Accessory to War: The Unspoken Alliance between 
Astrophysics and the Military 


Authors: 
Neil de Grasse Tyson and Avis Lang 
Norton, 2018 ISBN 978-0-393-6-06444-5 


The popular conception of astronomy and astrophysics is as an “ivory 
tower” pursuit. The further understanding of the universe and processes in 
it are considered as exploration for its own sake. The authors show that this 
is not the case at all. Here is a summary of some areas which are described 
in much more detail in the book. 


By going back to the pretelescopic era of naked eye astronomy, the 
book describes how, in the royal courts of Middle Ages Europe, the 
astronomer was also an astrologer. Horoscopes were cast to determine the 
proper dates and times for multiple activities, including war. Accurate 
predictions of the planets, Sun, and Moon were crucial in casting 
horoscopes.
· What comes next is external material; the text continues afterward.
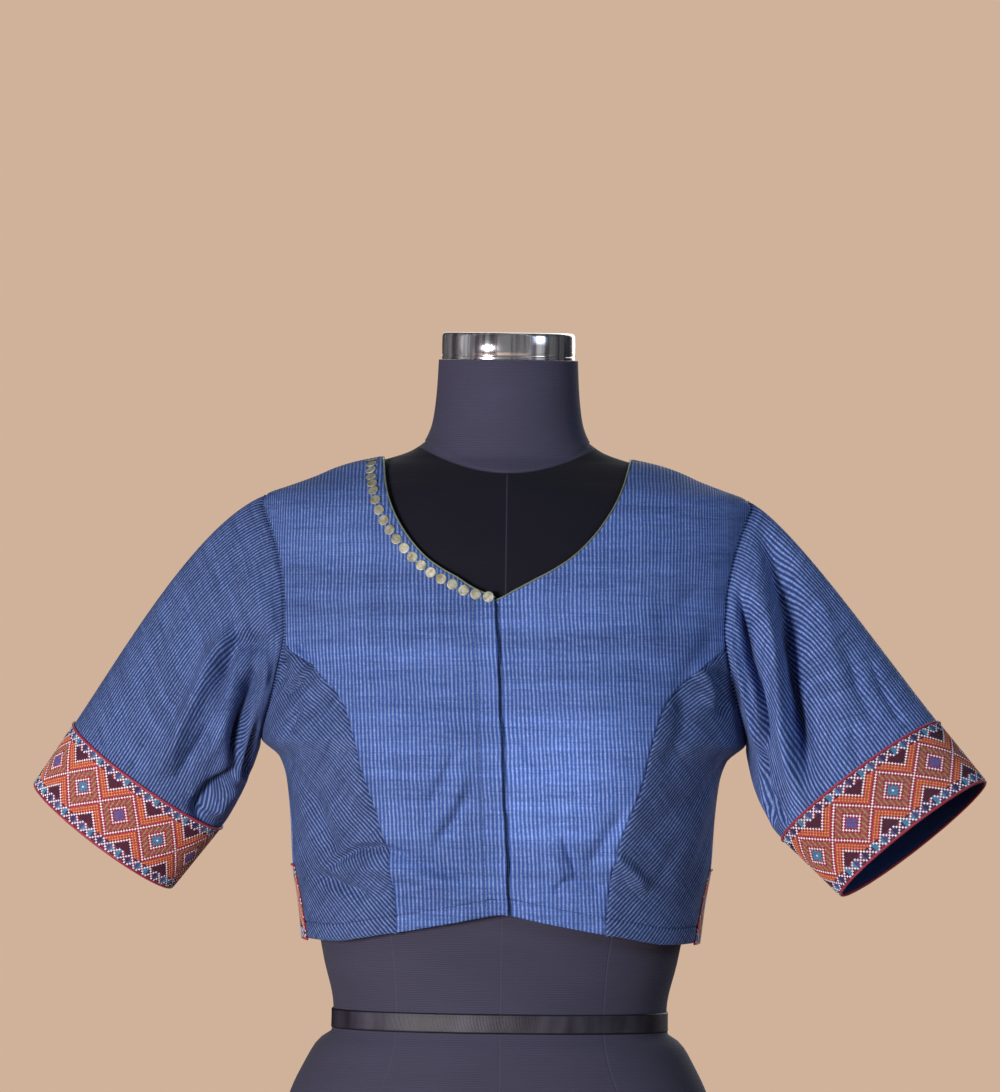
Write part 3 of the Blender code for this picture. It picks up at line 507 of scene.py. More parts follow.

The development of improved planetary predictions by famous 
astronomers such as Copernicus, Tycho Brahe, and Kepler had at their root 
the practical motivation to cast better horoscopes. This role independently 
originated in separate ancient civilizations such as China, India, and even 
the Mayan civilization of Central America. Astronomers separated 
themselves from astrology as it became clear that the stars and planets were 
so far away as to have little effect on Earth-bound life. One quibble this 
reviewer has is that the physical reason for this abandonment was not clearly 
explained in the book. The Sun and Moon are exceptions to this lack via the 
non-astrological tides and the seasons. One characteristic of science is 
“reproducibility”. Venus in European astrology was the goddess of love 
while the Mayans thought of it as a terrible god of war, completely different. 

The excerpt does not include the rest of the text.